Dans une requête adressée à la Cour et signifiée tant à Veuve Pierre Jean-Baptiste qu'à la demoiselle Paulette Jean-Baptiste, le sieur Charlemagne Pierre expose qu'il avait affermé de Pierre Jean-Baptiste un terrain sis aux Gonaïves sur lequel il érigea des constructions qui lui tenaient lieu de dépôt et de comptoir de vente de matériaux de construction et autres; qu'à la mort de son bailleur, une action en déguerpissement des lieux affermés fut introduite contre lui par devant le Tribunal de Paix des Gonaïves, qui rendit un jugement, dit-il, dénué de sens juridique, réellement malhonnête (sic) qu'il dut exercer un recours en appel; que devant ce Tribunal Civil des Gonaïves jugeant en ses attributions d'appel, il se trouve en face d'un tribunal conquis qui rendit des décisions pleines d'équivoques; qu'un Juge qui commençait à entendre l'affaire dut se déporter sous la pression des autres Juges, qu'un beau jour il reçut la signification d'un jugement de défaut rendu contre lui par le Doyen Norgaisse alors que ses avocats ignoraient totalement que le Doyen s'était chargé d'entendre lui-même l'affaire etc.
Que Charlemagne Pierre estime qu'il se dégage de toutes ces explications un parti pris manifeste, une impartialité qui s'étendrait des Greffiers, Commis-Greffiers, Juges, jusqu'au Parquet; que dans ces conditions il y aurait lieu de dessaisir le Tribunal Civil des Gonaïves et de désigner un autre tribunal pour connaître de toutes les affaires l'opposant à la veuve Pierre Jean-Baptiste et à Paulette Jean-Baptiste.
Sur cette demande en dessaisissement produite par Charlemagne Pierre.
Attendu qu'il est généralement admis que les juridictions sont d'ordre public, que leur dessaisissement ne peut-être ordonné qu'exceptionnellement et pour cause revêtant un caractère de gravité particulière et nettement établie; qu'un tribunal ne peut être privé de la connaissance des affaires que la loi lui attribue que dans le cas d'une nécessité nettement démontrée.

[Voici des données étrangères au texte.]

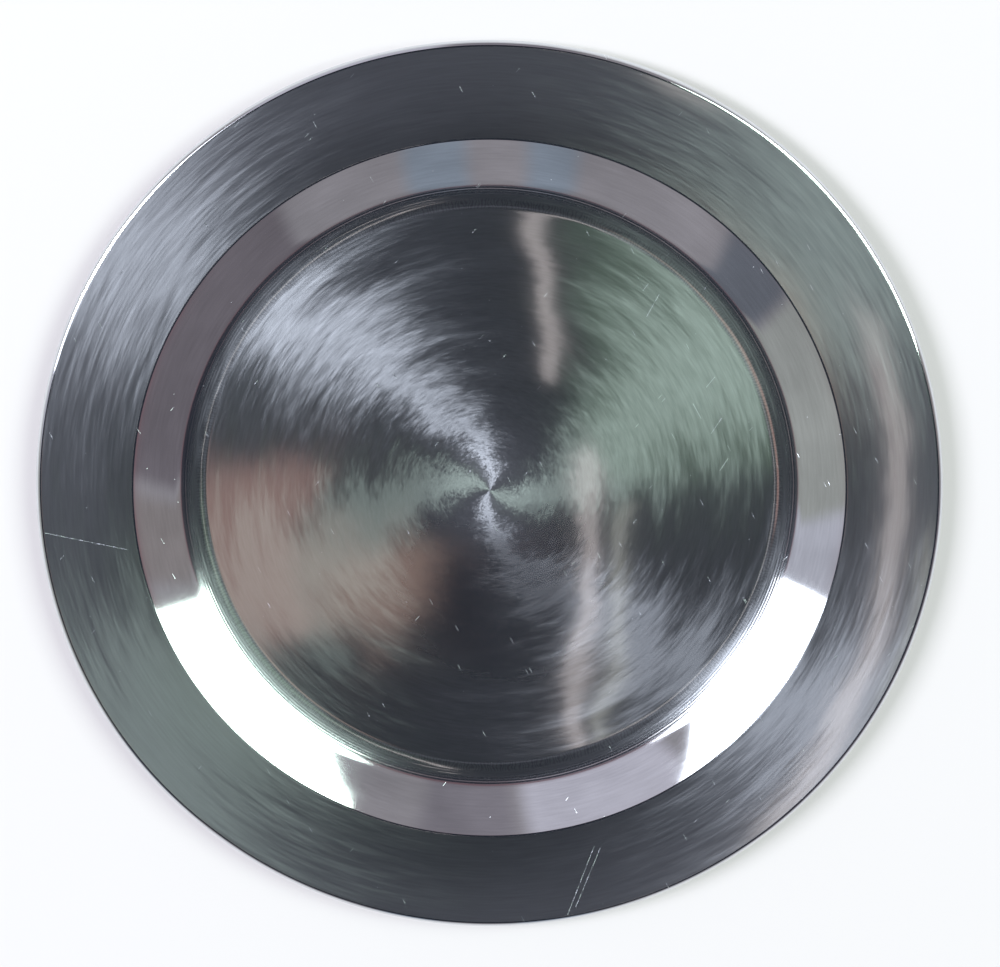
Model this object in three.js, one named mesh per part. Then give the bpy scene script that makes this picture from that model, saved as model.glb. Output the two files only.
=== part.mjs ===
// A round paten plate, pressed from one sheet of stainless steel: a flat base, a
// rounded foot, a sloping wall, a broad rim that is nearly level, and a small lip
// where the edge is rolled down. Millimetres, +Z up. The plate lies on its base and
// the origin is under its centre.

import * as THREE from 'three';

// Driving dimensions. Radii from the axis and bend radii are those of the sheet's
// middle surface.
const plateRadius = 110;     // to the outermost point of the lip
const sheetThickness = 0.8;
const baseRadius = 69;       // where the flat base ends
const rimInnerRadius = 87;   // where the rim begins, just outside the shoulder bend
const footBend = 18;         // concave bend between base and wall
const shoulderBend = 1.5;    // convex bend between wall and rim
const lipBend = 1.0;         // convex bend between rim and lip

const degrees = Math.PI / 180;
const wallFootSlope = 26 * degrees;   // the wall is slightly domed: it leaves the
const wallTopSlope = 22 * degrees;    // foot steeper than it meets the shoulder
const rimSlope = 4 * degrees;
const lipSlope = -90 * degrees;

// Facets: steps around the axis, and the largest turn within one step of a tight
// bend and of the domed wall.
const roundSteps = 72;
const bendStep = 12 * degrees;
const wallStep = 1.5 * degrees;
const lipSteps = 4;

// The middle surface is walked outward from the axis. Each station holds a place
// (radius, height) and the slope of the sheet there.
function startSheet() {
  return [{ radius: 0, height: sheetThickness / 2, slope: 0 }];
}

// A straight stretch that ends at the given radius.
function straightTo(stations, radius) {
  const { radius: fromRadius, height, slope } = stations.at(-1);
  const rise = (radius - fromRadius) * Math.tan(slope);
  stations.push({ radius, height: height + rise, slope });
}

// A round bend from the current slope to a new one.
function bendTo(stations, bendRadius, newSlope, largestStep = bendStep) {
  const { radius, height, slope } = stations.at(-1);
  const turn = newSlope - slope;
  const side = Math.sign(turn);
  const steps = Math.ceil(Math.abs(turn) / largestStep);
  for (let step = 1; step <= steps; step += 1) {
    const angle = slope + (turn * step) / steps;
    stations.push({
      radius: radius + side * bendRadius * (Math.sin(angle) - Math.sin(slope)),
      height: height + side * bendRadius * (Math.cos(slope) - Math.cos(angle)),
      slope: angle,
    });
  }
}

// How far outward a bend carries the sheet.
function bendRun(bendRadius, fromSlope, toSlope) {
  return bendRadius * Math.abs(Math.sin(toSlope) - Math.sin(fromSlope));
}

// The bend of the domed wall, which fills the room between the foot and the shoulder.
function wallBend(footEnd, shoulderStart) {
  return (shoulderStart - footEnd) / bendRun(1, wallFootSlope, wallTopSlope);
}

function middleSurface() {
  const shoulderStart = rimInnerRadius - bendRun(shoulderBend, wallTopSlope, rimSlope);
  const lipCentre = plateRadius - sheetThickness / 2;
  const stations = startSheet();
  straightTo(stations, baseRadius);
  bendTo(stations, footBend, wallFootSlope);
  bendTo(stations, wallBend(stations.at(-1).radius, shoulderStart), wallTopSlope, wallStep);
  bendTo(stations, shoulderBend, rimSlope);
  straightTo(stations, lipCentre - bendRun(lipBend, rimSlope, lipSlope));
  bendTo(stations, lipBend, lipSlope);
  return stations;
}

// The point at a distance from a station, in a direction measured from outward.
function pointFrom({ radius, height }, distance, direction) {
  return new THREE.Vector2(
    radius + distance * Math.cos(direction),
    height + distance * Math.sin(direction),
  );
}

// The sheet's section: the underside outward, around the lip, and the top surface
// back to the axis.
function sheetSection() {
  const half = sheetThickness / 2;
  const quarterTurn = Math.PI / 2;
  const stations = middleSurface();
  const underside = stations.map((at) => pointFrom(at, half, at.slope - quarterTurn));
  const topSurface = stations.map((at) => pointFrom(at, half, at.slope + quarterTurn));
  const end = stations.at(-1);
  const lip = [];
  for (let step = 1; step < lipSteps; step += 1) {
    const direction = end.slope - quarterTurn + (Math.PI * step) / lipSteps;
    lip.push(pointFrom(end, half, direction));
  }
  return [...underside, ...lip, ...topSurface.reverse()];
}

function brushedSteel() {
  return new THREE.MeshStandardMaterial({ color: 0x8b8f96, roughness: 0.28, metalness: 1 });
}

// LatheGeometry turns a section around Y, so the mesh is tipped to bring that axis
// to +Z.
function patenPlate() {
  const geometry = new THREE.LatheGeometry(sheetSection(), roundSteps);
  const mesh = new THREE.Mesh(geometry, brushedSteel());
  mesh.name = 'paten_plate';
  mesh.rotation.x = Math.PI / 2;
  return mesh;
}

const paten = new THREE.Group();
paten.add(patenPlate());

export default paten;
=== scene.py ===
"""Looks for the paten plate: a fine mesh of the pressed sheet, brushed and polished
steel, a pale floor and a soft studio. Metres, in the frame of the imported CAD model:
+Z is the plate's axis and the plate lies on z = 0.
"""

import math

import bpy
from mathutils import Matrix, Vector


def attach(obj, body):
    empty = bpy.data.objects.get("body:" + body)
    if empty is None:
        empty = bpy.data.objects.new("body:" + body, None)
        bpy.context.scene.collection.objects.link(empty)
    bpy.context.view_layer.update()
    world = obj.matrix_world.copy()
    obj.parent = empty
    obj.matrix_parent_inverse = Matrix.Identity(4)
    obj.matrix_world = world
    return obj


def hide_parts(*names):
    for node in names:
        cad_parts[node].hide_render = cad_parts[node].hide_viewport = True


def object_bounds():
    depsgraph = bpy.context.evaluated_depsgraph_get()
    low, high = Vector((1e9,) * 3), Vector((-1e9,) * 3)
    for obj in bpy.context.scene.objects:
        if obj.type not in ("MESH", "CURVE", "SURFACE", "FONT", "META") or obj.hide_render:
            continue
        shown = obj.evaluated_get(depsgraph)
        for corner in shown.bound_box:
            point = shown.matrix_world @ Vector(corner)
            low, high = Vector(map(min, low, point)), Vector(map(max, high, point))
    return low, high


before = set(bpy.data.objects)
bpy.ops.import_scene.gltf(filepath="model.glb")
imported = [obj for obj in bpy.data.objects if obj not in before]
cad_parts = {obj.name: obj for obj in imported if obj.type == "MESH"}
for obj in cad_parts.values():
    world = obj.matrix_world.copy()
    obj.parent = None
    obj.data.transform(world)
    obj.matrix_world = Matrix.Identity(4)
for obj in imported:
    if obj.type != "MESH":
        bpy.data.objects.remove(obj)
cad_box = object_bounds()

MM = 0.001
PLATE_NODE = "paten_plate"

# The sheet's section. Radii are those of its middle surface.
PLATE_RADIUS = cad_box[1].x
SHEET = 0.8 * MM
BASE_RADIUS = 69 * MM
RIM_INNER_RADIUS = 87 * MM
FOOT_BEND = 18 * MM
SHOULDER_BEND = 1.5 * MM
LIP_BEND = 1.0 * MM
WALL_FOOT_SLOPE = math.radians(26)
WALL_TOP_SLOPE = math.radians(22)
RIM_SLOPE = math.radians(4)
LIP_SLOPE = math.radians(-90)

# Facets of the fine mesh.
ROUND_STEPS = 360
BEND_STEP = math.radians(3)
WALL_STEP = math.radians(0.5)
LIP_STEP = math.radians(15)
RING_PITCH = 4 * MM


# ---------------------------------------------------------------- the plate's mesh

def straight_to(stations, radius):
    """A straight stretch, in even steps, that ends at the given radius."""
    start, height, slope = stations[-1]
    steps = max(1, round((radius - start) / RING_PITCH))
    for step in range(1, steps + 1):
        at = start + (radius - start) * step / steps
        stations.append((at, height + (at - start) * math.tan(slope), slope))


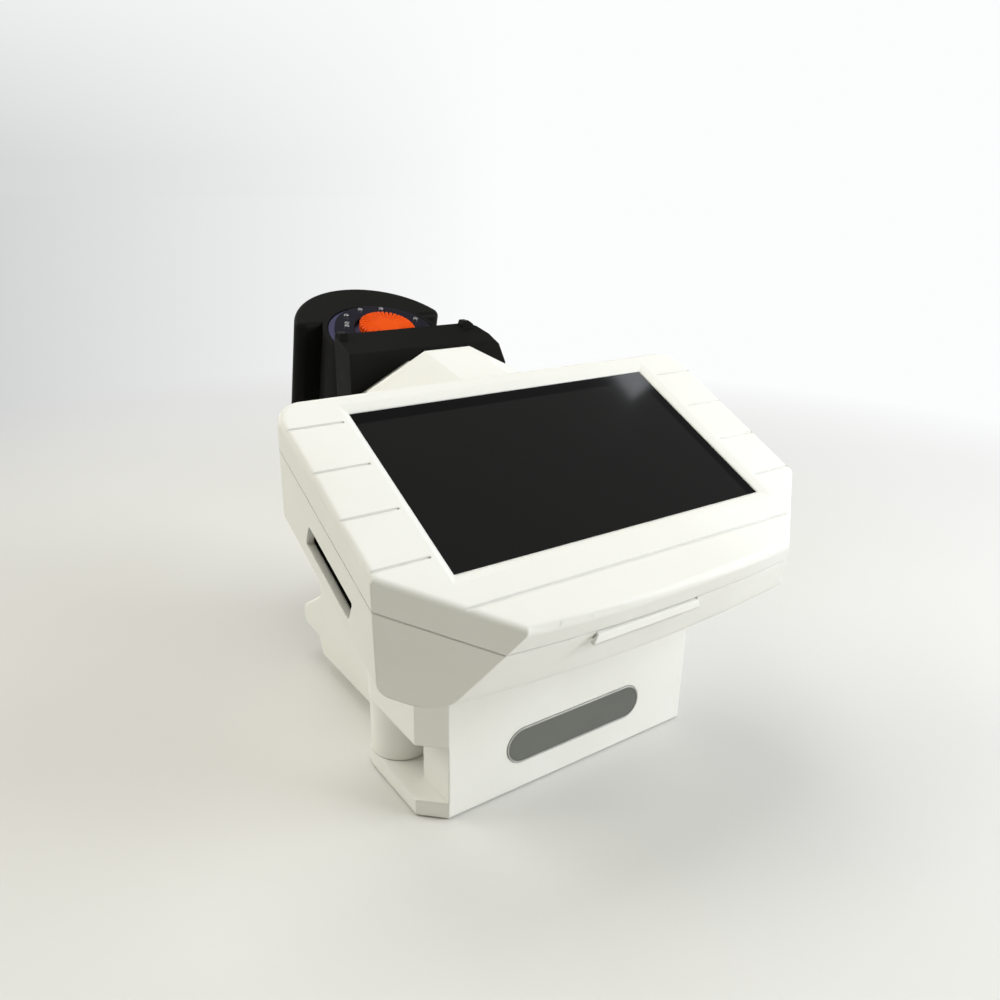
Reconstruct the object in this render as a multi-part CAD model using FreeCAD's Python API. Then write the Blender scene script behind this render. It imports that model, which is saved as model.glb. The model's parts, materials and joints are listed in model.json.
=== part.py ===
import FreeCAD, Part
import math
import os

# Desktop rapid test reader. A tilted display head stands on a narrow base, and a black reading
# hood with an orange dial rises behind it on a white neck. A door hinges on the left of the base.
# Millimetres, +Z up, +Y away from the user, origin on the table in the middle of the base.

V = FreeCAD.Vector
X_AXIS = V(1, 0, 0)
Y_AXIS = V(0, 1, 0)
Z_AXIS = V(0, 0, 1)

# Shared values
wall = 2.5
thin_wall = 1.5
fit_gap = 0.3
hinge_gap = 0.4
running_gap = 0.05
overrun = 6.0
board_thickness = 1.6
screw_radius = 1.5
screw_head_radius = 2.8
screw_head_height = 2.0
boss_radius = 4.0
pilot_gap = 0.1

# Display head: the screen plane is tilted about X, and lengths run along it (u), up it (v) and out (n)
screen_tilt = 26.0
screen_y = -56.85
screen_z = 145.0
head_half_width = 107.0
head_back_y = -4.8
head_back_radius = 12.5
head_depth = 39.4
head_side_draft = 0.85
head_heel_radius = 20.0
facet_side_y = -88.9
facet_angle = 38.95
facet_run_y = 50.0
chin_front = 75.6
chin_side_rise = 7.2
head_top_edge_radius = 3.0
head_bottom_edge_radius = 3.5
chin_edge_radius = 7.0
seam_depth = 11.3
seam_gap = 0.4
head_reach = 150.0

# Screen window, its sunk bevel and the grooves in the head's top
window_side_strip = 29.9
window_width = 2 * (head_half_width - window_side_strip)
window_height = 86.9
window_shift = -1.2
window_rise = 0.85
bevel_depth = 1.0
bevel_margin = 26.0
bevel_half_width = head_half_width - bevel_margin
bevel_top = 49.0
bevel_bottom = -47.0
window_lip = 0.15
groove_width = 0.9
groove_depth = 0.6
groove_inner_margin = 24.1
groove_outer_margin = 1.55
groove_inner = head_half_width - groove_inner_margin
groove_outer = head_half_width - groove_outer_margin
groove_first = 39.3
groove_pitch = 24.3
groove_count = 4
front_groove_v = -57.75

# Display stack
glass_lap = 2.2
glass_thickness = 1.8
gasket_width = 4.0
gasket_thickness = 1.0
lcd_margin = 2.0
lcd_thickness = 4.0
bracket_thickness = 1.0
bracket_margin_u = 5.5
bracket_margin_v = 3.0
bracket_screw_margin = 3.2
bracket_window_share = 0.6
bracket_boss_radius = 3.0

# Head screws
head_screw_margin = 9.0
head_screw_u = head_half_width - head_screw_margin
head_screw_back_v = 24.0
head_screw_front_v = -36.0
head_screw_stop = 5.0

# Main board and loudspeaker
board_left_margin = 37.0
board_right_margin = 19.0
board_left = -(head_half_width - board_left_margin)
board_right = head_half_width - board_right_margin
board_front = -6.0
board_back = 30.0
board_level = -31.6
board_post_inset = 6.0
board_post_radius = 2.5
chip_height = 3.0
chip_plan_shares = (
    (0.08, 0.25, 0.16, 0.4), (0.32, 0.3, 0.12, 0.45), (0.52, 0.2, 0.1, 0.3), (0.72, 0.35, 0.2, 0.4)
)
speaker_margin = 47.0
speaker_u = head_half_width - speaker_margin
speaker_v = -45.0
speaker_radius = 12.0
speaker_height = 6.0
speaker_cone_radius = 9.0
speaker_cone_depth = 1.5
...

Attendu que l'analyse des faits allégués par Charlemagne Pierre à l'appui de sa demande ne révèle aucune des causes limitativement prévues à l'article 436 du C.P.C pour la récusation des Juges d'un tribunal; que l'impartialité des Juges de ce tribunal ne peut être aussi gratuitement mise en cause; que la demande de Charlemagne Pierre manque de fondement légal, pourquoi son action sera rejetée.
Par ces motifs, et sur les conclusions conformes du Ministère Public, la Cour rejette la demande de Charlemagne Pierre; ordonne la confiscation de la caution.
Ainsi jugé et prononcé par Nous, Rock J. Raymond, Président, Marc Narcisse, Gilbert Austin, Clémenceau Thomas, Newton Charles, Juges, en audience civile et publique du dix huit juillet mil neuf cent quatre-vingt-quatre, en présence de Me Jean D. Kalim, Commissaire du Gouvernement, avec l'assistance de Louis A. Day, Greffier.